High street mortgage lenders are notoriously difficult for contractors to get anything out of, as contractors do not have a full time permanent position and may not have the required three years of accounts, or the rates eventually offered are sky high.
There are now a few providers who specialise in contractor mortgages, allowing contractors to get better rates than they might find on the high street and not be met with instant rejection but an understanding of the flexible workforce. As with most things, shop around and read the terms and conditions thoroughly before settling: most contractor specialists will charge a percentage fee.
Although most of us put aside retirement planning for ‘future us’ to deal with, without the benefits of permanent employment which usually include company pension schemes, contractors must think a little bit further ahead if they wish to have a comfortable retirement.
Putting money into a pension fund will not only help you greatly in later life but will also save you tax now. Pensions come with a tax incentive to encourage people to save and thus put less pressure on government funds, so you can channel money to a pension fund instead of to the tax man and reap the benefits later. By investing from your limited company on your behalf, you will also make savings on corporation tax. Putting company earnings into your pension fund will also help reduce the headache of IR35: if you were caught by the legislation then all of your income for the period in question would be subject to income tax and national insurance contributions, but the money which went into your pension fund is essentially exempt. Therefore, the more earnings you put into your pension, the less will be at risk to backdated liabilities, interest and penalties from an IR35 investigation.

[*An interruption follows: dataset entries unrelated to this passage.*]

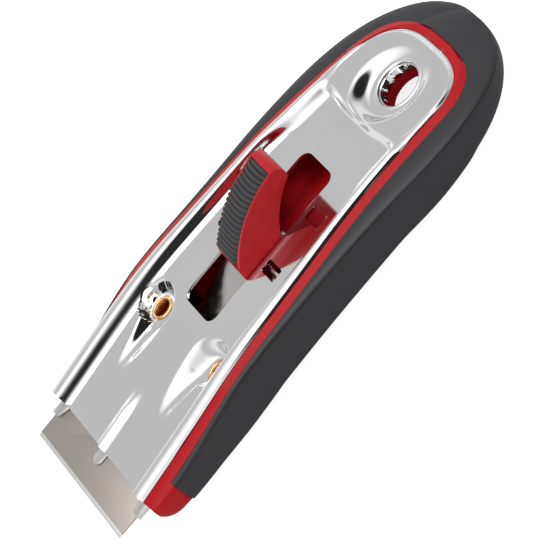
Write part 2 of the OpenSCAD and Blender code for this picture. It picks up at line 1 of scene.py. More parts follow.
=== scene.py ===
import json
from math import atan2, cos, hypot, pi, radians, sin, sqrt, tan

import bpy
from mathutils import Matrix, Vector


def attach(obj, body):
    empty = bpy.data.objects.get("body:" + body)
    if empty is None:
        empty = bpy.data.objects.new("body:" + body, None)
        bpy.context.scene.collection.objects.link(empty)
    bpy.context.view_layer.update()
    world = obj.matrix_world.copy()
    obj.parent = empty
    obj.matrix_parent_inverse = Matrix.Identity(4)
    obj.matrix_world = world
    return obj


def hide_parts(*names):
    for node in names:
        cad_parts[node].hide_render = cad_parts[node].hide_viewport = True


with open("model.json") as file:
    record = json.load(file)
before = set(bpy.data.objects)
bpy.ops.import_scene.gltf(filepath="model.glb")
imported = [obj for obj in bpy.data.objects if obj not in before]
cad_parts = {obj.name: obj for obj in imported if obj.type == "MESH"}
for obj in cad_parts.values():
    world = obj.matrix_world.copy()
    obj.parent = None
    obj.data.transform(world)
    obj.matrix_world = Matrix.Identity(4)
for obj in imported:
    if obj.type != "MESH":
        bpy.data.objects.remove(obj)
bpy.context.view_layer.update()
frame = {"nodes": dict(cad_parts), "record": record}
print("frame loaded:", len(frame["nodes"]), "nodes")

# Lengths below are in mm, measured back from the front edge of the plate (x),
# across (y) and up from the flat floor round the thumb slot (z).
mm = 0.001
middleX = 49.2
underside = 10.8


def spot(x, y, z):
    return Vector(((x - middleX) * mm, y * mm, (z + underside) * mm))


def ramp(a, b, v):
    t = min(1.0, max(0.0, (v - a) / (b - a)))
    return t * t * (3 - 2 * t)


# helpers that every piece uses: selection, edit steps, modifiers and cuts
def clearSelection():
    if bpy.context.object and bpy.context.object.mode != "OBJECT":
        bpy.ops.object.mode_set(mode="OBJECT")
    for o in list(bpy.context.selected_objects):
        o.select_set(False)


def focus(obj):
    clearSelection()
    obj.select_set(True)
    bpy.context.view_layer.objects.active = obj


def added(name):
    obj = bpy.context.object
    obj.name = name
    obj.data.name = name
    return obj


def settle(obj):  # puts the object's place and size into its mesh
    focus(obj)
    bpy.ops.object.transform_apply(location=True, rotation=True, scale=True)
    return obj


def inEdit(obj, *steps):
    focus(obj)
    bpy.ops.object.mode_set(mode="EDIT")
    bpy.ops.mesh.select_all(action="SELECT")
    for step in steps:
        step()
    bpy.ops.object.mode_set(mode="OBJECT")
    return obj


def mergeDoubles():
    bpy.ops.mesh.remove_doubles(threshold=0.000004)


def faceOut():
    bpy.ops.mesh.normals_make_consistent(inside=False)


def turnedOut(obj):  # flips a closed body whose highest face looks down
    highest = max(obj.data.polygons, key=lambda p: p.center.z + p.normal.z * 1e-6)
    if highest.normal.z < 0:
        inEdit(obj, bpy.ops.mesh.flip_normals)
    return obj


def faceUp(obj):  # turns an open sheet so that it looks up
    inEdit(obj, faceOut)
    if sum(p.normal.z for p in obj.data.polygons) < 0:
        inEdit(obj, bpy.ops.mesh.flip_normals)
    return obj


def applyModifiers(obj):
    focus(obj)
    for m in [m.name for m in obj.modifiers]:
        bpy.ops.object.modifier_apply(modifier=m)
    return obj


def smoothBy(obj, angle):
    focus(obj)
    bpy.ops.object.shade_smooth_by_angle(angle=radians(angle))
    return obj


def roundEdges(obj, width, segments, angle):
    bevel = obj.modifiers.new("bevel", "BEVEL")
    bevel.width = width * mm
    bevel.segments = segments
    bevel.limit_method = "ANGLE"
    bevel.angle_limit = radians(angle)
    bevel.harden_normals = False
    return applyModifiers(obj)


def thicken(obj, thickness):  # gives a sheet its wall, below the drawn face
    wall = obj.modifiers.new("sheet", "SOLIDIFY")
    wall.thickness = thickness * mm
    wall.offset = -1
    return applyModifiers(obj)


def cutBy(obj, cutter):
    cut = obj.modifiers.new("cut", "BOOLEAN")
    cut.operation = "DIFFERENCE"
    cut.solver = "EXACT"
    cut.object = cutter
    applyModifiers(obj)
    bpy.data.objects.remove(cutter)
    return obj


def joined(obj, *others):
    clearSelection()
    for o in others:
        o.select_set(True)
    obj.select_set(True)
    bpy.context.view_layer.objects.active = obj
    bpy.ops.object.join()
    return obj


def shapedGrid(name, across, along, place):
    # a grid primitive, each vertex moved to its place on a curved sheet
    clearSelection()
    bpy.ops.mesh.primitive_grid_add(x_subdivisions=along, y_subdivisions=across, size=1)
    obj = added(name)
    for v in obj.data.vertices:
        v.co = place(round((v.co.x + 0.5) * along), round((v.co.y + 0.5) * across))
    obj.data.update()
    return obj


def loftBody(name, rows):
    # closed sections of (x, y, z) points, joined into one capped body
    n = len(rows[0])
    obj = shapedGrid(name, n, len(rows) - 1, lambda i, j: spot(*rows[i][j % n]))

    def closeEnds():
        bpy.ops.mesh.remove_doubles(threshold=0.0000005)
        bpy.ops.mesh.select_all(action="DESELECT")
        bpy.ops.mesh.select_mode(type="EDGE")
        bpy.ops.mesh.select_non_manifold()
        bpy.ops.mesh.edge_face_add()
        bpy.ops.mesh.select_all(action="SELECT")
        faceOut()
    return turnedOut(inEdit(obj, closeEnds))


def spunRing(name, centre, profile, steps=96):
    # a closed profile of (radius, z) points turned about the vertical through centre
    mesh = bpy.data.meshes.new(name)
    edges = [(i, (i + 1) % len(profile)) for i in range(len(profile))]
    mesh.from_pydata([spot(centre[0] + r, centre[1], z) for r, z in profile], edges, [])
    obj = bpy.data.objects.new(name, mesh)
    bpy.context.scene.collection.objects.link(obj)

    def turn():
        bpy.ops.mesh.spin(steps=steps, angle=2 * pi, center=spot(centre[0], centre[1], 0),
                          axis=(0, 0, 1))
        mergeDoubles()
        faceOut()
    inEdit(obj, turn)
    return smoothBy(obj, 50)


def extruded(name, outline, low, high):
    # a flat outline of (x, z) points pulled out across to a solid
    clearSelection()
    bpy.ops.mesh.primitive_circle_add(vertices=len(outline), radius=1, fill_type="NGON")
    obj = added(name)
    for v, (x, z) in zip(obj.data.vertices, outline):
        v.co = spot(x, low, z)
    return inEdit(obj, lambda: bpy.ops.mesh.extrude_region_move(
        TRANSFORM_OT_translate={"value": (0, (high - low) * mm, 0)}),
        lambda: bpy.ops.mesh.select_all(action="SELECT"), faceOut)


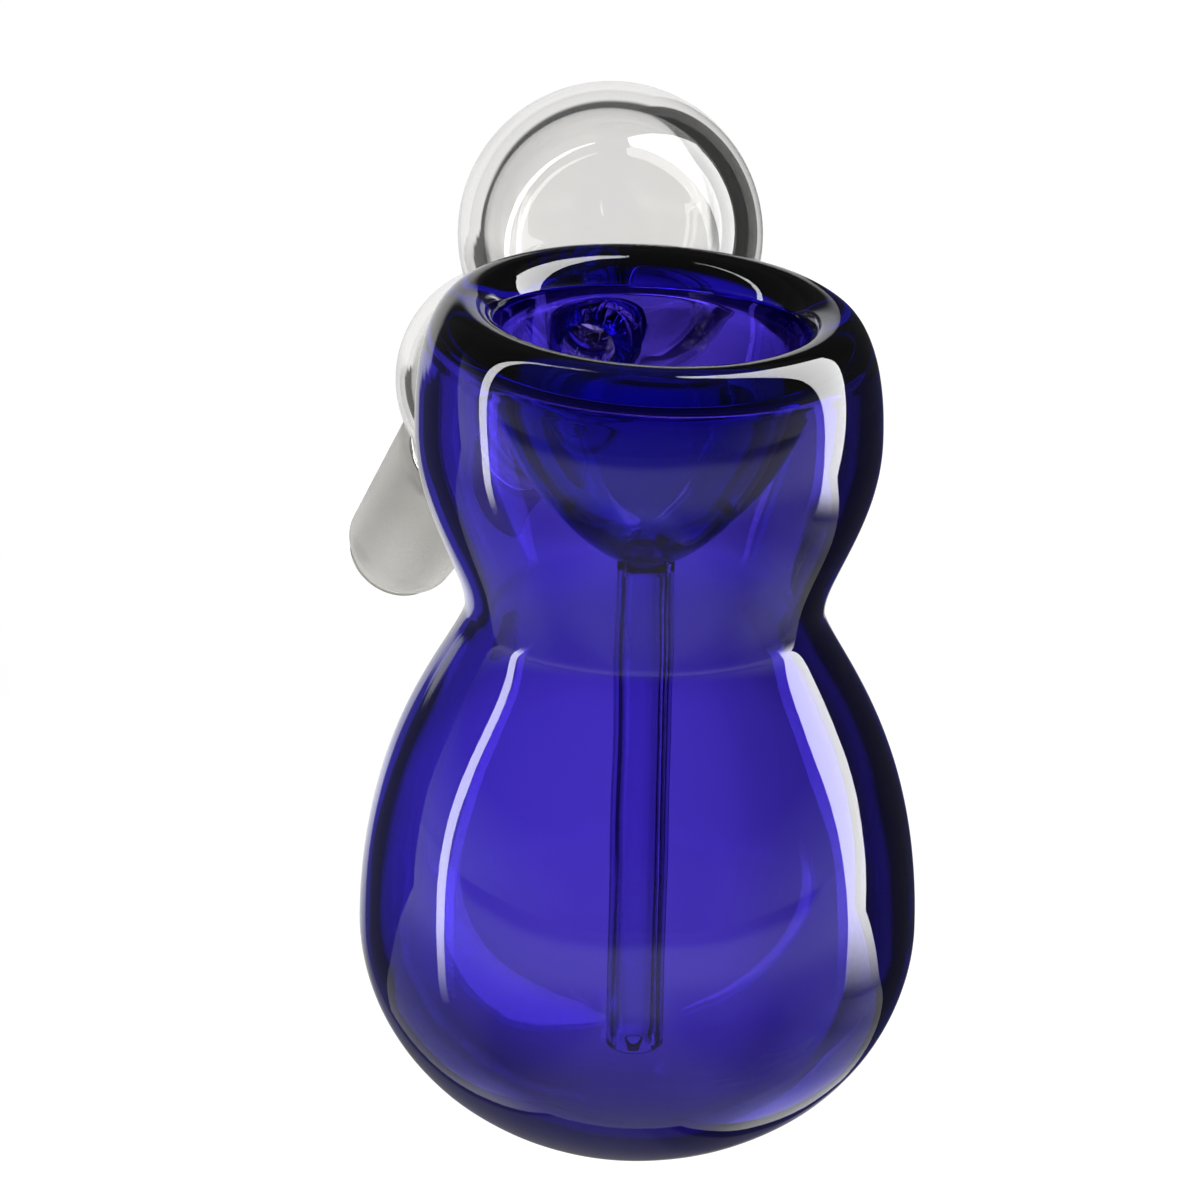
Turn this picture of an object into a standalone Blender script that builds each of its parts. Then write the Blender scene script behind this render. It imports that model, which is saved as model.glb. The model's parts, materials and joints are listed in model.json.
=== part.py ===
"""A hand-blown glass bubbler bowl, modelled in metres with +Z up.

A blue hourglass vessel holds the water. A funnel hangs in its mouth from a thick rolled lip, and a downtube
runs from the funnel to just above the floor. A short collar joins the back of the upper bulb to a clear
hollow ball, and a clear arm slopes down from the ball, through a second bulb, to a frosted ground joint.

The origin is on the axis of the ground joint at its wide end, where the joint seats in its socket. +Z is the
vessel's axis, upwards, and +Y points from the vessel towards the joint's side. Every glass section is a body
of revolution, turned about its own +Z from a closed outline of (radius, height) points.
"""

import math

import bmesh
import bpy
from mathutils import Matrix, Vector
from mathutils.geometry import interpolate_bezier

GAP = 0.0003  # between sections that are fused on the real object
NUDGE = 1e-5  # points closer than this are one point
VESSEL_STEPS = 40  # facets round the vessel
ARM_STEPS = 32  # facets round the arm
TUBE_STEPS = 20  # facets round the downtube
FILLET_STEPS = 3

# The vessel, with heights above its floor.
BULB_RADIUS = 0.0277
BULB_HEIGHT = 0.0236  # of its widest ring
WAIST_RADIUS = 0.0177
WAIST_HEIGHT = 0.0566
SHOULDER_RADIUS = 0.0229  # widest ring of the upper bulb
SHOULDER_HEIGHT = 0.0750
VESSEL_WALL = 0.0022
ELLIPSE_HANDLE = 0.5523  # length of a Bezier handle that makes a quarter ellipse, as a share of its radius

# The rolled lip and the funnel in the mouth.
LIP_RING_RADIUS = 0.0182  # to the middle of the roll
LIP_ROLL = 0.0035  # radius of the roll
LIP_HEIGHT = 0.0844  # of the middle of the roll
LIP_BASE = 0.0827  # the flat underside, where the wall and the funnel meet the roll
THROAT_HEIGHT = 0.0618  # where the funnel ends in the downtube
FUNNEL_WALL = 0.0019

# The downtube.
TUBE_RADIUS = 0.0029
TUBE_BORE = 0.0020
TUBE_END = 0.0094

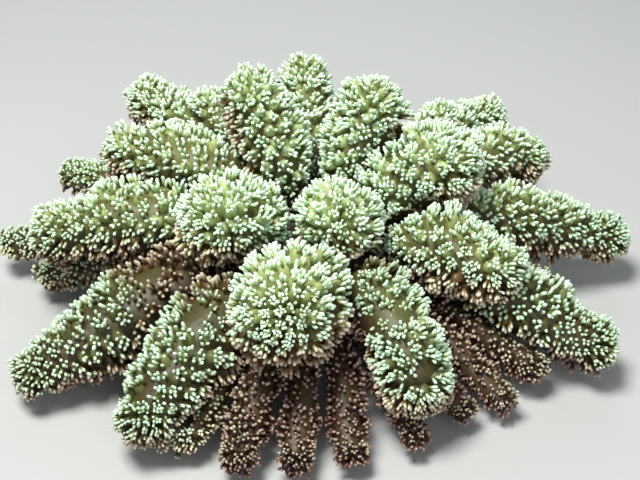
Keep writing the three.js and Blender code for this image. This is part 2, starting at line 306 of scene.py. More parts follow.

Remember that you cannot touch a pension fund at all until you are 55 when you can draw 25% as a lump sum. With the rest, you can either draw out on an annual basis but limits apply, buy an annuity (a plan with a pension provider) which will give you a regular income until the inevitable or leave it as inheritance.
Finances are the backbone to a company; they are vital but they often cause us grief. It is important to attack finance with a head-on approach with efficient and careful planning and quite a bit of effort. You should start by sitting down and taking the time to address all of the points above and then discussing it through with your accountant who should be well versed in contractor problems and be able to advise you. You are, however, ultimately responsible for yourself and your company, and therefore will need to do your homework and make your own decisions on what you need and what is best for you.